------ Extracted entries
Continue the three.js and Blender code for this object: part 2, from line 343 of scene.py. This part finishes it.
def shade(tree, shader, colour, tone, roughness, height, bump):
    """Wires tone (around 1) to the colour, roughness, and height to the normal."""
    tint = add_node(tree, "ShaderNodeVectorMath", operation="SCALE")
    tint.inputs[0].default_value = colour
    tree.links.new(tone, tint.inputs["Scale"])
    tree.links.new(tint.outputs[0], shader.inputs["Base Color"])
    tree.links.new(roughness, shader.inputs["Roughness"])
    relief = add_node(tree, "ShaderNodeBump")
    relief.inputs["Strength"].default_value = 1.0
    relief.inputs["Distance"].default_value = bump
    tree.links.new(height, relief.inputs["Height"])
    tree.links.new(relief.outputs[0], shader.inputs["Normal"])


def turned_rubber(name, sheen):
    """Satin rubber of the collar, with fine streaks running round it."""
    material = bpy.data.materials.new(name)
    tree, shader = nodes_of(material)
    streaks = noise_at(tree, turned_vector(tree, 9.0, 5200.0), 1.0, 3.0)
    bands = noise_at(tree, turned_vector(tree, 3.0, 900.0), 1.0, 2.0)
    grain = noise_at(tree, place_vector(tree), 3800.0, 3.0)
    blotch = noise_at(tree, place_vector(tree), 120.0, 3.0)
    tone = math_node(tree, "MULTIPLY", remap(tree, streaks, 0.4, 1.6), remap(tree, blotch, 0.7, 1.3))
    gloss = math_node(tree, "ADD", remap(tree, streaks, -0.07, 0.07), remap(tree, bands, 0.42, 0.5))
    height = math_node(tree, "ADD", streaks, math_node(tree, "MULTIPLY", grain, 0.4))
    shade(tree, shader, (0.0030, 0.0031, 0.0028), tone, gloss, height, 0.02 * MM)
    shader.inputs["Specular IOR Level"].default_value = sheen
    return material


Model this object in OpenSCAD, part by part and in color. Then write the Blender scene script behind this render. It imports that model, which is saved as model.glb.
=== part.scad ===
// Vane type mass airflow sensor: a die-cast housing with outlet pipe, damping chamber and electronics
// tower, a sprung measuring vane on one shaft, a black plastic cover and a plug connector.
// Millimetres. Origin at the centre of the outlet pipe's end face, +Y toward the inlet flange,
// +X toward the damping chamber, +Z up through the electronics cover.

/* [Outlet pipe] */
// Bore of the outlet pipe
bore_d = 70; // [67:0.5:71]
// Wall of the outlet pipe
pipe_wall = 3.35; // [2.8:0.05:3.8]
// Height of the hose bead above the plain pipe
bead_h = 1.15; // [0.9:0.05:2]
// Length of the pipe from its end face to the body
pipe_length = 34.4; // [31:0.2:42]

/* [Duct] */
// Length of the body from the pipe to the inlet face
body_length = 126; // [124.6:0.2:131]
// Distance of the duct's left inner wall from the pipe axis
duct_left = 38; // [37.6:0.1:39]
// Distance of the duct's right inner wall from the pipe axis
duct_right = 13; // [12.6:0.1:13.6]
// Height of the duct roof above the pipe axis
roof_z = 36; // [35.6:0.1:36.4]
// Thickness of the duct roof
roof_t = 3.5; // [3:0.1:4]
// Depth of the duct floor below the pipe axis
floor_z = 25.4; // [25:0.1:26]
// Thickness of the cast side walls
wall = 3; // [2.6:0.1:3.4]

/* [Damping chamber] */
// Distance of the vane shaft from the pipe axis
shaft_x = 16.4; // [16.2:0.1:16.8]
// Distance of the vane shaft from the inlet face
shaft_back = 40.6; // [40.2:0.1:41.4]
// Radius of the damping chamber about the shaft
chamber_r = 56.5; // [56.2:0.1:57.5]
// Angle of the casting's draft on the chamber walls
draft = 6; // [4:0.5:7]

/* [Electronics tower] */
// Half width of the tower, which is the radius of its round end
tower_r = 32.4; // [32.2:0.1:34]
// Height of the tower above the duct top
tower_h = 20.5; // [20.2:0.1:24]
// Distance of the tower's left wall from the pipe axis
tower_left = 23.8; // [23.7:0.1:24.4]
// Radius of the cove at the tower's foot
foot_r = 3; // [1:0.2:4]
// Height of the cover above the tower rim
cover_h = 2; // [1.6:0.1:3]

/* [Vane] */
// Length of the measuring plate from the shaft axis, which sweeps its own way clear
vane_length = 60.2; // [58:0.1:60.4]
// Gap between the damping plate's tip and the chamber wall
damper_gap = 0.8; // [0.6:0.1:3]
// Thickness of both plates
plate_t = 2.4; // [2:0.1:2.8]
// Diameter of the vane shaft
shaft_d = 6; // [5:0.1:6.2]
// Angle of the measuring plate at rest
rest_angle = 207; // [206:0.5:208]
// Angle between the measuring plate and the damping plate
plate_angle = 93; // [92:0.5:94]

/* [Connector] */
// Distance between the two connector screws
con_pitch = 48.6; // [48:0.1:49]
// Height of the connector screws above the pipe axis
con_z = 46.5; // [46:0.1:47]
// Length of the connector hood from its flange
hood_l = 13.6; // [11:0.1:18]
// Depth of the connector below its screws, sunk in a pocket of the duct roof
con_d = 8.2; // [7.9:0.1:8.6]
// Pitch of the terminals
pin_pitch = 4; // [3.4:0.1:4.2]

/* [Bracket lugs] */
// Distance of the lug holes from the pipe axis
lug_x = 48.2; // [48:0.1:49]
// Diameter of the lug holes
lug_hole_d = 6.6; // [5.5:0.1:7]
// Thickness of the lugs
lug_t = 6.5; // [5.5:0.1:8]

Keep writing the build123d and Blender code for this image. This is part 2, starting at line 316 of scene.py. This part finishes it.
------------
Prompt: Transcribe every entry word for word.

The completed task:
Continue the three.js and Blender code for this object: part 2, from line 343 of scene.py. This part finishes it.
def shade(tree, shader, colour, tone, roughness, height, bump):
    """Wires tone (around 1) to the colour, roughness, and height to the normal."""
    tint = add_node(tree, "ShaderNodeVectorMath", operation="SCALE")
    tint.inputs[0].default_value = colour
    tree.links.new(tone, tint.inputs["Scale"])
    tree.links.new(tint.outputs[0], shader.inputs["Base Color"])
    tree.links.new(roughness, shader.inputs["Roughness"])
    relief = add_node(tree, "ShaderNodeBump")
    relief.inputs["Strength"].default_value = 1.0
    relief.inputs["Distance"].default_value = bump
    tree.links.new(height, relief.inputs["Height"])
    tree.links.new(relief.outputs[0], shader.inputs["Normal"])


def turned_rubber(name, sheen):
    """Satin rubber of the collar, with fine streaks running round it."""
    material = bpy.data.materials.new(name)
    tree, shader = nodes_of(material)
    streaks = noise_at(tree, turned_vector(tree, 9.0, 5200.0), 1.0, 3.0)
    bands = noise_at(tree, turned_vector(tree, 3.0, 900.0), 1.0, 2.0)
    grain = noise_at(tree, place_vector(tree), 3800.0, 3.0)
    blotch = noise_at(tree, place_vector(tree), 120.0, 3.0)
    tone = math_node(tree, "MULTIPLY", remap(tree, streaks, 0.4, 1.6), remap(tree, blotch, 0.7, 1.3))
    gloss = math_node(tree, "ADD", remap(tree, streaks, -0.07, 0.07), remap(tree, bands, 0.42, 0.5))
    height = math_node(tree, "ADD", streaks, math_node(tree, "MULTIPLY", grain, 0.4))
    shade(tree, shader, (0.0030, 0.0031, 0.0028), tone, gloss, height, 0.02 * MM)
    shader.inputs["Specular IOR Level"].default_value = sheen
    return material


Model this object in OpenSCAD, part by part and in color. Then write the Blender scene script behind this render. It imports that model, which is saved as model.glb.
=== part.scad ===
// Vane type mass airflow sensor: a die-cast housing with outlet pipe, damping chamber and electronics
// tower, a sprung measuring vane on one shaft, a black plastic cover and a plug connector.
// Millimetres. Origin at the centre of the outlet pipe's end face, +Y toward the inlet flange,
// +X toward the damping chamber, +Z up through the electronics cover.

/* [Outlet pipe] */
// Bore of the outlet pipe
bore_d = 70; // [67:0.5:71]
// Wall of the outlet pipe
pipe_wall = 3.35; // [2.8:0.05:3.8]
// Height of the hose bead above the plain pipe
bead_h = 1.15; // [0.9:0.05:2]
// Length of the pipe from its end face to the body
pipe_length = 34.4; // [31:0.2:42]

/* [Duct] */
// Length of the body from the pipe to the inlet face
body_length = 126; // [124.6:0.2:131]
// Distance of the duct's left inner wall from the pipe axis
duct_left = 38; // [37.6:0.1:39]
// Distance of the duct's right inner wall from the pipe axis
duct_right = 13; // [12.6:0.1:13.6]
// Height of the duct roof above the pipe axis
roof_z = 36; // [35.6:0.1:36.4]
// Thickness of the duct roof
roof_t = 3.5; // [3:0.1:4]
// Depth of the duct floor below the pipe axis
floor_z = 25.4; // [25:0.1:26]
// Thickness of the cast side walls
wall = 3; // [2.6:0.1:3.4]

/* [Damping chamber] */
// Distance of the vane shaft from the pipe axis
shaft_x = 16.4; // [16.2:0.1:16.8]
// Distance of the vane shaft from the inlet face
shaft_back = 40.6; // [40.2:0.1:41.4]
// Radius of the damping chamber about the shaft
chamber_r = 56.5; // [56.2:0.1:57.5]
// Angle of the casting's draft on the chamber walls
draft = 6; // [4:0.5:7]

/* [Electronics tower] */
// Half width of the tower, which is the radius of its round end
tower_r = 32.4; // [32.2:0.1:34]
// Height of the tower above the duct top
tower_h = 20.5; // [20.2:0.1:24]
// Distance of the tower's left wall from the pipe axis
tower_left = 23.8; // [23.7:0.1:24.4]
// Radius of the cove at the tower's foot
foot_r = 3; // [1:0.2:4]
// Height of the cover above the tower rim
cover_h = 2; // [1.6:0.1:3]

/* [Vane] */
// Length of the measuring plate from the shaft axis, which sweeps its own way clear
vane_length = 60.2; // [58:0.1:60.4]
// Gap between the damping plate's tip and the chamber wall
damper_gap = 0.8; // [0.6:0.1:3]
// Thickness of both plates
plate_t = 2.4; // [2:0.1:2.8]
// Diameter of the vane shaft
shaft_d = 6; // [5:0.1:6.2]
// Angle of the measuring plate at rest
rest_angle = 207; // [206:0.5:208]
// Angle between the measuring plate and the damping plate
plate_angle = 93; // [92:0.5:94]

/* [Connector] */
// Distance between the two connector screws
con_pitch = 48.6; // [48:0.1:49]
// Height of the connector screws above the pipe axis
con_z = 46.5; // [46:0.1:47]
// Length of the connector hood from its flange
hood_l = 13.6; // [11:0.1:18]
// Depth of the connector below its screws, sunk in a pocket of the duct roof
con_d = 8.2; // [7.9:0.1:8.6]
// Pitch of the terminals
pin_pitch = 4; // [3.4:0.1:4.2]

/* [Bracket lugs] */
// Distance of the lug holes from the pipe axis
lug_x = 48.2; // [48:0.1:49]
// Diameter of the lug holes
lug_hole_d = 6.6; // [5.5:0.1:7]
// Thickness of the lugs
lug_t = 6.5; // [5.5:0.1:8]

Keep writing the build123d and Blender code for this image. This is part 2, starting at line 316 of scene.py. This part finishes it.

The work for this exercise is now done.